Bozic noted that in the absence of U.S. dairy exports — disrupted by trade and tariff skirmishes — other large dairy exporting nations have rushed in to negotiate preferential dairy access to selected markets. Former dairy export destinations which are forging new trade agreements without the United States include Mexico (our top export destination for dairy), China, Canada, South Korea, Japan, Indonesia, Malaysia, Vietnam and Thailand, he said.
“This does not bode well for U.S. dairy exports. It’s easy to say that Washington is irrational but trade wars are not about agriculture. We are collateral damage,” he said.
Ways to change the picture
Bozic suggested several ways to change the situation on dairy farms. One would be to combine on-farm work with off-farm entrepreneurships that does not require the farmers to physically leave the operation. He also pointed out that outstanding cow and cost management still makes a big difference for small and medium-sized farms.
He suggested that growth through lateral partnerships and income subsidies would be other ways to move forward. Some in the dairy industry believe that there should be mandatory supply management.
Emerging crops like hemp and a different ownership-based career in agriculture might also be answers.
Bozic noted that the federal farm bill’s Dairy Margin Coverage (DMC) is a “massive” improvement over the last farm bill’s Margin Protection Program. Statistics showed how little financial help farmers got from the MPP from 2015-2018. It was improved slightly when Congress tinkered with it in the Bipartisan Budget Act.
He explained what farmers would have gotten during those years under the new program — assuming they signed up at the $9.50 coverage level — showed a massive influx of payments to farmers. In late 2016, payments would have reached as high as $3.50 per hundredweight.
The original MPP program averaged a minus-15 cent payment to farmers from 2015-2018, while the Bipartisan Budget Act improved that to an average of plus-20 cents to farmers. If the new DMC had been in place for those same years, he calculated that farmers would have averaged plus-$1.07 in payments.
This new DMC — the administration of which has been delayed due to the 35-day government shutdown — is something that will be in place for the next five years, the duration of the farm bill. As such it isn’t something that can be used to plan the next 30 years, he said. “It may help farmers be more in charge of planning their retirement.”
Those are the farms he called “last-generation dairies.” The new federal dairy support program will likely show down U.S. consolidation rates in 2019, he said.
Going forward, the dairy industry will likely see more multi-site dairy agribusinesses, he said, as those farms get larger. As small dairy farms, a category he listed as 300 cows, start feeling less pressure to exit, medium-sized farmers — 500 to 2,000 cows — “will carry more of the burden for matching supply and demand and we might see a higher exit rate in this category.”

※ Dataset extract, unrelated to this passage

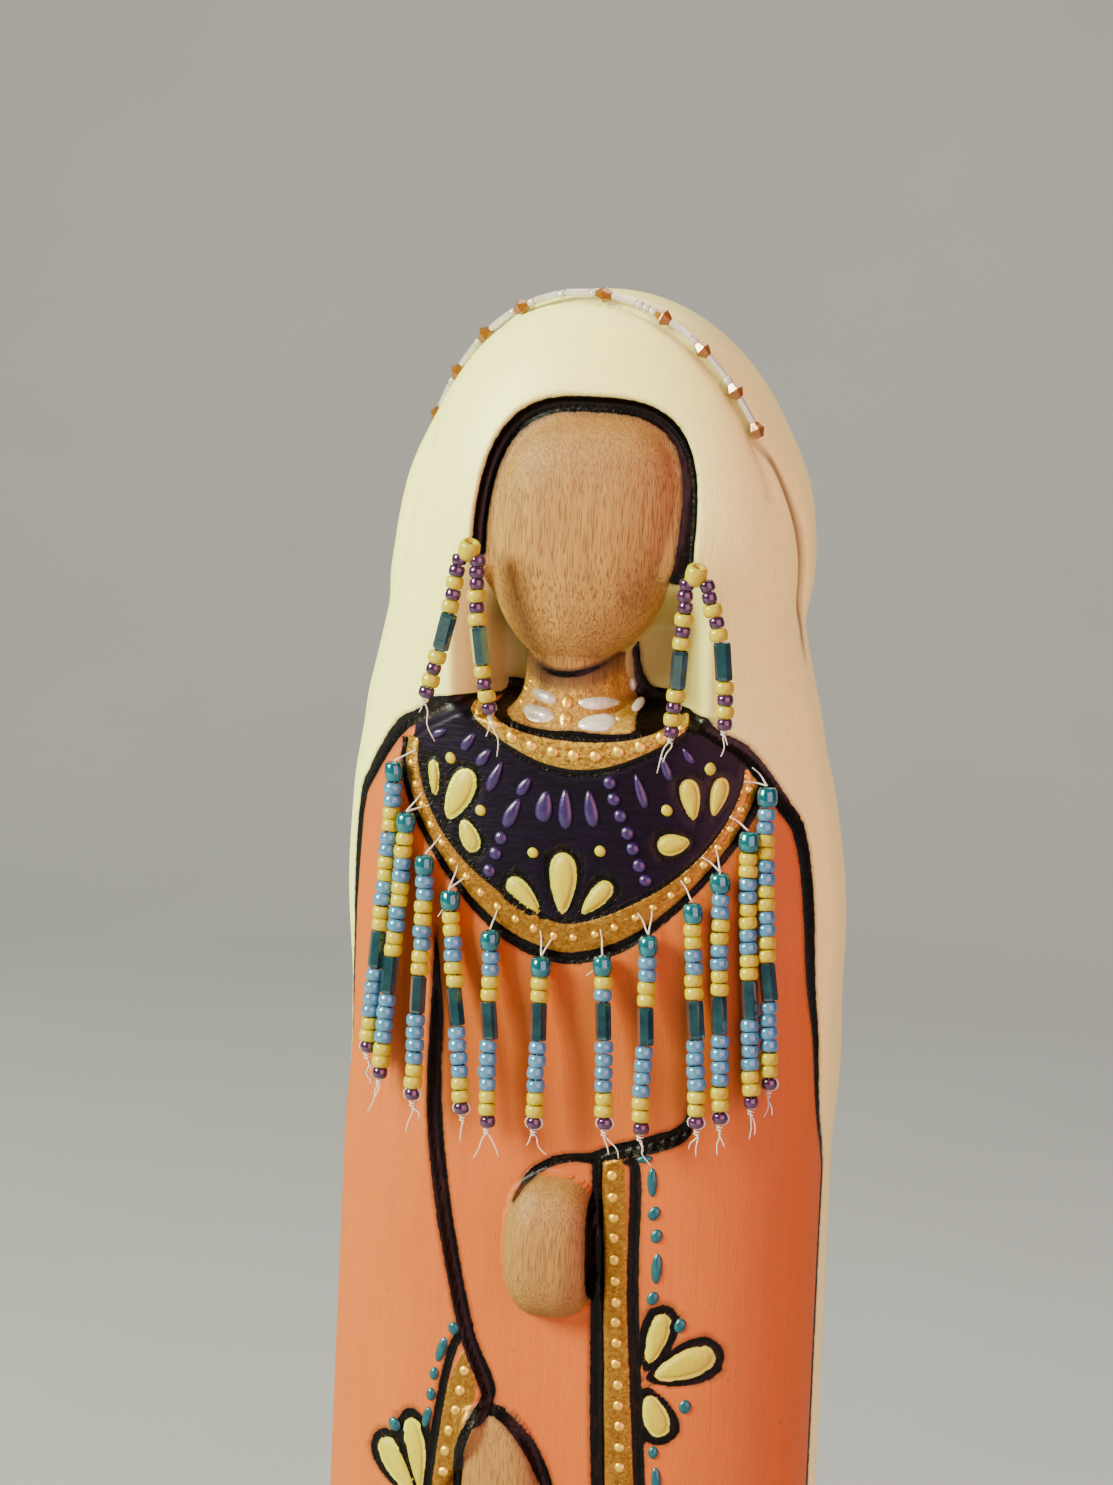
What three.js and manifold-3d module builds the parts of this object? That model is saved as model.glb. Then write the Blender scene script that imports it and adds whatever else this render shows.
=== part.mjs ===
// Wooden art doll: a veiled figure carved from one block, with glass bead earrings, fringe and headband.
// Millimetres, +Z up, front towards -Y, origin at the middle of the underside of the base.

import * as THREE from 'three';
import Module from 'manifold-3d';
import { mergeVertices } from 'three/addons/utils/BufferGeometryUtils.js';

// Overall sizes of the figure and of the low base it is carved with
const figureHeight = 292;
const bodyWidth = 59.2;
const bodyDepth = 36.4;
const headWidth = 48.2;
const headDepth = 34;
const baseHeight = 8;
const baseWidth = 68;
const baseDepth = 46;
const baseEdge = 1.6;

// Face, neck and the opening of the hood
const faceWidth = 22.8;
const faceHeight = 30.3;
const faceDepth = 7.9;
const faceLineWidth = 1.6;
const hoodRecess = 8.6;
const hoodFloorRise = 1.4;
const rimDrop = 1.9;
const neckDiameter = 11.2;
const neckFlare = 2.4;
const neckSink = 7;

// Collar: width and drop of the outer gold band
const collarWidth = 40;
const collarDrop = 19.5;

// Depths of the carving on the body
const sleeveRelief = 1.3;
const veilRelief = 0.9;
const handRelief = 4.2;
const lowHandRelief = 2.6;
const hoodGroove = 0.6;
const hoodSwell = 0.7;
const sleeveHemDrop = 5;

// Hand in front of the belly and the hand below it
const handWidth = 11.4;
const handHeight = 17.1;
const lowHandWidth = 10.5;
const lowHandHeight = 24;

// Glass beads
const seedDiameter = 2.1;
const seedHeight = 1.45;
const endBeadDiameter = 1.85;
const bugleDiameter = 1.95;
const bugleLength = 4.5;
const pinBeadDiameter = 2.4;
const earBeadDiameter = 2.6;
const biconeDiameter = 2;
const biconeLength = 1.9;
const slimBugleDiameter = 1.1;
const slimBugleLength = 3.2;
const tinyBeadDiameter = 1.15;
const tinyBeadHeight = 0.9;
const waistShare = 0.7;

// How the beads hang
const touchGap = 0.3;
const fringeSwing = 1.5;
const pinOutset = 1.3;
const pinDrop = 3.6;
const earringHang = 1.6;
const strandGap = 0.24;

// Earrings: how far out of the face and down each one hangs, and the drift and bow of its two strands
const earringPlaces = {
  left: { outset: 1.3, drop: 0, drifts: [-3.6, 2.2], bows: [0.5, -0.7] },
  right: { outset: 2.3, drop: 1, drifts: [-1, 3], bows: [0.2, 0.9] },
};

// Fineness of the faceted solids
const frontColumns = 38;
const backColumns = 9;
const beadSides = 5;

// Heights are shares of the figure's height above the base
const crownHeight = baseHeight + figureHeight;
const up = (share) => baseHeight + share * figureHeight;
const bodyHalf = bodyWidth / 2;
const headHalf = headWidth / 2;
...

Family ownership may give way to non-family partnerships and expansions of these farms may be financed with external equity rather than relying on retained earnings for expansions.
In the future these larger farms will no longer be constrained to one milk-shed as it has become necessary to escape the constraints of local processing capacity limits.
“A larger percentage of milk will be produced by dairies that are not “last generation,” he said.
Productivity gains, changes in dairy production models, liberalization of milk production in the EU and trade disorders are factors driving consolidation in the United States. Three of those four factors will continue to stimulate higher-than-historical consolidation.